As Ozzy Osbourne’s guitarist on 1989’s No Rest for the Wicked and 1991’s No More Tears, and later with his own band Black Label Society, Wylde crafted some of the loudest, deepest, most violent riffs ever devised in the history of recorded music. Both acts’ songs usually dealt in destruction, physical pain and death (often as inflicted by Wylde himself), but in between these two parallel lives he stopped to explore the Southern rock roots he’d hinted at on Ozzy tracks like “Mama, I’m Coming Home.” While the roadhouse rock of Pride & Glory wasn’t lacking for chops or substance, with Book of Shadows Wylde took the reins and delivered an album of string-backed ballads and piano-driven blues about friendship, love, life, and loss. The pain and death were still there, as were the huge solos, but for a brief moment they were all haunting reminders rather than constant threats.

Jim Matheos, First Impressions (1993)

As guitarist and chief songwriter for prog-metal stalwarts Fates Warning, Jim Matheos’ stock-in-trade had always been in wildly complicated pull-off riffs and unclassifiable time signatures as the foundation for ten-minute songs about guardians and wizards. When he set out on his own, however, Matheos paired up with cellist Eugene Friesen and violinist Charlie Bisharat and delivered something closer to a three-piece new age album. Employing some very unconventional alternate tunings and an extremely restrained acoustic style, First Impressions showed that Matheos’ ear for classical arrangements was just as strong as his skill with bombastic Iron Maiden-esque metal. Bisharat would bring his violin wizardry back for Matheos’ second solo album, 1999’s Away with Words, but by then the guitar god had moved towards a sound closer to full-band jazz experiments than to the understated duets of this first release.

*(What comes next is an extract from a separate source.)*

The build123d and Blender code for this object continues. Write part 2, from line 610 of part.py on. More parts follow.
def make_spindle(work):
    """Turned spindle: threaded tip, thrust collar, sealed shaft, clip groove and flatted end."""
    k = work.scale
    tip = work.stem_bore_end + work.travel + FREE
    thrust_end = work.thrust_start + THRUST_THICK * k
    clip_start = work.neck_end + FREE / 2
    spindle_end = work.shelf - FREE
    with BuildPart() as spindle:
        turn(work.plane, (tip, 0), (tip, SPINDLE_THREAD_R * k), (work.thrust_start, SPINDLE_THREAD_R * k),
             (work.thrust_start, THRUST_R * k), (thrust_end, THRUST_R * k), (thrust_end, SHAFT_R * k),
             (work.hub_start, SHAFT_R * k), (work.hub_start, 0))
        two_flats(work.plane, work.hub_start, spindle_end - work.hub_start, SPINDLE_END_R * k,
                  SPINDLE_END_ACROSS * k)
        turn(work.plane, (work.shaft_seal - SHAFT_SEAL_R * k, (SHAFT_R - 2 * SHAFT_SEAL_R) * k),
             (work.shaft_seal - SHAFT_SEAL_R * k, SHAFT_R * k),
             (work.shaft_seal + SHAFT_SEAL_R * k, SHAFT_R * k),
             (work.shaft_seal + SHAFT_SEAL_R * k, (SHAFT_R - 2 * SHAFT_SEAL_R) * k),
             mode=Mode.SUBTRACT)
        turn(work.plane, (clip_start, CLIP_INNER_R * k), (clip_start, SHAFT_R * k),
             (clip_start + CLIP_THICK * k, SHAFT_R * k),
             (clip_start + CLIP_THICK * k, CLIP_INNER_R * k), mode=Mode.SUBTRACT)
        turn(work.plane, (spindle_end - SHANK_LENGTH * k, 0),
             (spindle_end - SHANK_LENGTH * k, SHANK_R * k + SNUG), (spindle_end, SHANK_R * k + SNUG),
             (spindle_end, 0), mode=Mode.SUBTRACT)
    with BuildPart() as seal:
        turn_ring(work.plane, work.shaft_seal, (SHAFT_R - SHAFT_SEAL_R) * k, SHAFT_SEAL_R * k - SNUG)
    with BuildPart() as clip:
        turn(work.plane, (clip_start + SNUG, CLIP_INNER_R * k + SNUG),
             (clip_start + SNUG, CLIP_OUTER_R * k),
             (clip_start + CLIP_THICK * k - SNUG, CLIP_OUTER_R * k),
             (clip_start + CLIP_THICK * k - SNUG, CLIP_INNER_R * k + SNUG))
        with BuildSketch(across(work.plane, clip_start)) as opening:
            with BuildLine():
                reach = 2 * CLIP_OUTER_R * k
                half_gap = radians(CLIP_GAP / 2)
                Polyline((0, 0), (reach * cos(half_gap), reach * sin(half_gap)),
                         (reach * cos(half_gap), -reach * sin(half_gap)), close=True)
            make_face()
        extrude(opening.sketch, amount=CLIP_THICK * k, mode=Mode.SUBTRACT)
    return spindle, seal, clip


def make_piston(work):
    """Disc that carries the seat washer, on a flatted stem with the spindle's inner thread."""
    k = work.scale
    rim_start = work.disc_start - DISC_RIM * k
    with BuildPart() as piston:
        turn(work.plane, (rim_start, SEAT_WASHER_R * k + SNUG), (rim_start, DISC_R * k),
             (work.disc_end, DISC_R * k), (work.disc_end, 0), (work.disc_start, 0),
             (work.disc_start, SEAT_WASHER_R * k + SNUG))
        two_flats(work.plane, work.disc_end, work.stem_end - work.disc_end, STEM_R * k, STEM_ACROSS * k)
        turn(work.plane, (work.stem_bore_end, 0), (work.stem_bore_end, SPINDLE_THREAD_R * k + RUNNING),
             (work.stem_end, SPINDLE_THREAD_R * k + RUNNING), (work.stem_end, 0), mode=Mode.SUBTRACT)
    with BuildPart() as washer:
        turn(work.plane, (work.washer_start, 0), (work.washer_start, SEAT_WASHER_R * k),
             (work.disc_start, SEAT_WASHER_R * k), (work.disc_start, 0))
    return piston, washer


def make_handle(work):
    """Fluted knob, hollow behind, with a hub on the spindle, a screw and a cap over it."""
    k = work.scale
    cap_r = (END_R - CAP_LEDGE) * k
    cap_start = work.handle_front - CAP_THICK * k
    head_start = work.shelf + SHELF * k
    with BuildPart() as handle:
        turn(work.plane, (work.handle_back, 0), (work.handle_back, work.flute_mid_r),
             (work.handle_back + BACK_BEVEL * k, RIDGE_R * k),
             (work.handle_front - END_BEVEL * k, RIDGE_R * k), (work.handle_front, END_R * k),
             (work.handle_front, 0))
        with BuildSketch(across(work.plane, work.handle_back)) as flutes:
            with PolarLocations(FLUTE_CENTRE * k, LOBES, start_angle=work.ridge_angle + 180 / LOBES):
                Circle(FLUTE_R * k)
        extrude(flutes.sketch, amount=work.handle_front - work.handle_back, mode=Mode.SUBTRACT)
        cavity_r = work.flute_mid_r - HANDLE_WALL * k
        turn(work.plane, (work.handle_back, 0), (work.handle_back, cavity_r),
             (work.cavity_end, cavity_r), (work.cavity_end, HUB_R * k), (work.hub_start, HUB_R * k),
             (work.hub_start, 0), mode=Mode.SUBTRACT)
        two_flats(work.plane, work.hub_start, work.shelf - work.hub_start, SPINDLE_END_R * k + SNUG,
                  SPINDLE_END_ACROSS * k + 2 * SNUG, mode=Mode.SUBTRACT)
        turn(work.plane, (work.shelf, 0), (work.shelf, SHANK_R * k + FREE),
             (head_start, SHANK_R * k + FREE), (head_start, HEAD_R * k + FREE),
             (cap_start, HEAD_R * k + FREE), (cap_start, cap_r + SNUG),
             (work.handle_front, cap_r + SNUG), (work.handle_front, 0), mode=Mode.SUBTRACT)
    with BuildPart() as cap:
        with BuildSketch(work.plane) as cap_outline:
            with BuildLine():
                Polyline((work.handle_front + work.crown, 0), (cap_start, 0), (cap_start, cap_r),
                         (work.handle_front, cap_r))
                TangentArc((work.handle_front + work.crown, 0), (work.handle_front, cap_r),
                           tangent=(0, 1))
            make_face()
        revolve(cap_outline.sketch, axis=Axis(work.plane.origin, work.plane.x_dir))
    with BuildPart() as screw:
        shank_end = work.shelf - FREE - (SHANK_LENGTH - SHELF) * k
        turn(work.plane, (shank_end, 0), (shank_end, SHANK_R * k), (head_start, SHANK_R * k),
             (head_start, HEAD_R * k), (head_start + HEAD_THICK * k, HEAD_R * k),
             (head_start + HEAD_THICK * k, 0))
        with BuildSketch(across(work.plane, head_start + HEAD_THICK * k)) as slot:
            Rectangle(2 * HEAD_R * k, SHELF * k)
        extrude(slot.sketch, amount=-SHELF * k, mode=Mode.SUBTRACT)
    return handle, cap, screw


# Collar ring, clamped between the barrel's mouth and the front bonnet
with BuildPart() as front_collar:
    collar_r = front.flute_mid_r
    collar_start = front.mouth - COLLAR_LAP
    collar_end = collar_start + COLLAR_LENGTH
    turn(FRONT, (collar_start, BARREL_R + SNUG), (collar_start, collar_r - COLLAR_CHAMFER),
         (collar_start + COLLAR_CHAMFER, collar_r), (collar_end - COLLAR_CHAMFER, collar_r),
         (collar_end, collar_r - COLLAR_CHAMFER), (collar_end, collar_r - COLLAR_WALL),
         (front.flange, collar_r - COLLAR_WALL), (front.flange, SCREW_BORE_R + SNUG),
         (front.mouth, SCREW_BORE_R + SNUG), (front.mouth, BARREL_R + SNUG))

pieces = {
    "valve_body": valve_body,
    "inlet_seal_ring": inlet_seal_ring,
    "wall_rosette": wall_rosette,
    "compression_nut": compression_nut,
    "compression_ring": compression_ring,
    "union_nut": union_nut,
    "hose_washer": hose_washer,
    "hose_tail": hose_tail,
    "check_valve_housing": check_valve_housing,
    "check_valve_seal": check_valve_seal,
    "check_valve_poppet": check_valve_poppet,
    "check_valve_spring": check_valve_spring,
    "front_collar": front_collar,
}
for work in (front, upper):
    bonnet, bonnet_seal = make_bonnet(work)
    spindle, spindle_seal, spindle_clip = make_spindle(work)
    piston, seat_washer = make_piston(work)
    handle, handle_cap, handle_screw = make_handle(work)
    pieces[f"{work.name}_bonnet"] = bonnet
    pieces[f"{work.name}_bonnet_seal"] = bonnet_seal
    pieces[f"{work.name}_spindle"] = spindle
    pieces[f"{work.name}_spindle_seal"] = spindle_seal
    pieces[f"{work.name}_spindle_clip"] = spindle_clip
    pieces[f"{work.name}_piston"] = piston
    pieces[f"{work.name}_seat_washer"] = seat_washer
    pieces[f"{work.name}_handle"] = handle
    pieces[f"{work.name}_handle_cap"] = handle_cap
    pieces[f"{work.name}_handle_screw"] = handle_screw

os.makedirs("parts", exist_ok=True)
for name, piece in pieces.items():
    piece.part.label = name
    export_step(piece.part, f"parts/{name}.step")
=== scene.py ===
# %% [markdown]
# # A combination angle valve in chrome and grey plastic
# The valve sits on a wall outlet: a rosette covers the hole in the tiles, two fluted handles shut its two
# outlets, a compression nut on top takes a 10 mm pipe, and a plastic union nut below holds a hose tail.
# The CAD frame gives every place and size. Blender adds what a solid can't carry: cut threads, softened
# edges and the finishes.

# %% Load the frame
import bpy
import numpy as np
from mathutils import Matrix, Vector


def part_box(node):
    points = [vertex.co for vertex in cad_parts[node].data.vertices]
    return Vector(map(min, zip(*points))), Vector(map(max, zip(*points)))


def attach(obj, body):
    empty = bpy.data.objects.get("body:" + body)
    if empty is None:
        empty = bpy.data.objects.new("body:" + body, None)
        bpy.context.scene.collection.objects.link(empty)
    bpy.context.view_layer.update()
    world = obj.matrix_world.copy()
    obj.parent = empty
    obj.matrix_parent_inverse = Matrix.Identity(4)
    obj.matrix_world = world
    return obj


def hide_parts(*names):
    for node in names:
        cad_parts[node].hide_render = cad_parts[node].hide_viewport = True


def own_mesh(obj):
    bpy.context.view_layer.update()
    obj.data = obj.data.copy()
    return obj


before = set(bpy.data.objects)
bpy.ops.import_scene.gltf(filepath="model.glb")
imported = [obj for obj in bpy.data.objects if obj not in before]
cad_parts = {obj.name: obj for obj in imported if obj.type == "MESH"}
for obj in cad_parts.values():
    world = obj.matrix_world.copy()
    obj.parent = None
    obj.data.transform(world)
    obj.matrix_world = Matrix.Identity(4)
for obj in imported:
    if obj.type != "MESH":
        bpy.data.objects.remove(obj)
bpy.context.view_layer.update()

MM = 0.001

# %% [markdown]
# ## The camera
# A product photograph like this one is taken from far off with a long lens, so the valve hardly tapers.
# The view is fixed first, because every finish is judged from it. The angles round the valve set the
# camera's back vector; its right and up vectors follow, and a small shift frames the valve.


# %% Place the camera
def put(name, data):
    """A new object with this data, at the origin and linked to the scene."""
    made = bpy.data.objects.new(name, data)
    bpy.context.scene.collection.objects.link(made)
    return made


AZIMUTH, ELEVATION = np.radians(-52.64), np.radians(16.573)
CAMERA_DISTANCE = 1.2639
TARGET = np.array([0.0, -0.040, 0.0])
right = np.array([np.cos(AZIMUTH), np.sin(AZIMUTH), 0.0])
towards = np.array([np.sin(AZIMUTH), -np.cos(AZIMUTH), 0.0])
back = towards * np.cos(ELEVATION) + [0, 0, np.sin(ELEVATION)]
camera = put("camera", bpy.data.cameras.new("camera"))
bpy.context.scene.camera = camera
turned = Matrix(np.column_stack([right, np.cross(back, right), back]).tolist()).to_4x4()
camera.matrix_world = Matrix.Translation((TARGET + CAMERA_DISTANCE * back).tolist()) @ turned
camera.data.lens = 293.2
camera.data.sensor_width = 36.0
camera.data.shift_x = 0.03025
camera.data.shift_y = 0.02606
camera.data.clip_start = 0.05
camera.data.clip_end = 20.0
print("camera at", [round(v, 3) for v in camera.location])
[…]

John Petrucci & Jordan Rudess, An Evening With John Petrucci & Jordan Rudess (2000)

While 2005’s Suspended Animation was the onslaught of wild arpeggios and 256th-note harmonized runs everyone was expecting, this first release suggested John Petrucci may actually be capable of more than even he had already let on. In his work with metal heroes Dream Theater and prog freaks Liquid Tension Experiment, Petrucci had dabbled at times in classical and jazz guitar, but for this one-off album with bandmate and keyboardist Jordan Rudess, the metal was removed from the equation entirely. Recorded live in New York City, Petrucci seized the opportunity granted by the one-off concert to indulge every experimental whim he so desired. Considering the more consistently heavy direction Petrucci’s band was heading in, this album becomes less a live document than a fleeting portrait of a progressive guitarist with metal tendencies, rather than the metal guitarist with progressive tendencies, as Dream Theater’s later output would paint him.

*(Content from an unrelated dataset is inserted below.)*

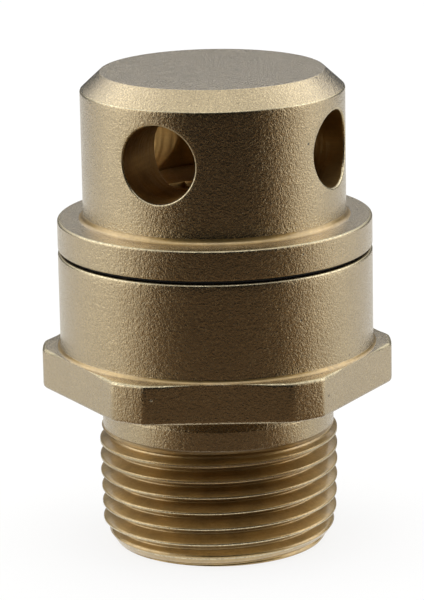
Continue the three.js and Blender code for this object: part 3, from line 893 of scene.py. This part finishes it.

Black Light Burns, Cruel Melody (2007)

Black Light Burns is really the revolving door outfit of former Limp Bizkit guitarist Wes Borland, whose work in that band often hinted at something smarter and more adventurous than the bottom-heavy riffing upon which so many Bizkit songs relied. Once he’d left the band for good, Borland was free to fully explore some of the 7-string alternate-tuning weirdness only occasionally used fully in his previous group. The riffing and power chords are still there, sort of, but Borland instead drives the songs with Buckethead-esque noodling and some very ingenious digital delay arpeggiation tricks. It’s tempting to say this album came entirely out of left field, but Borland’s style had shown elements of this space-metal all along. By teaming up with producer and part-time Nine Inch Nail Danny Lohner to create a sound complementary to his style, he was able to prove once and for all who was really the musical brain behind what was arguably the biggest metal group of the late 1990s, and that writing chart-topping riffouts was actually the easy part of his old job.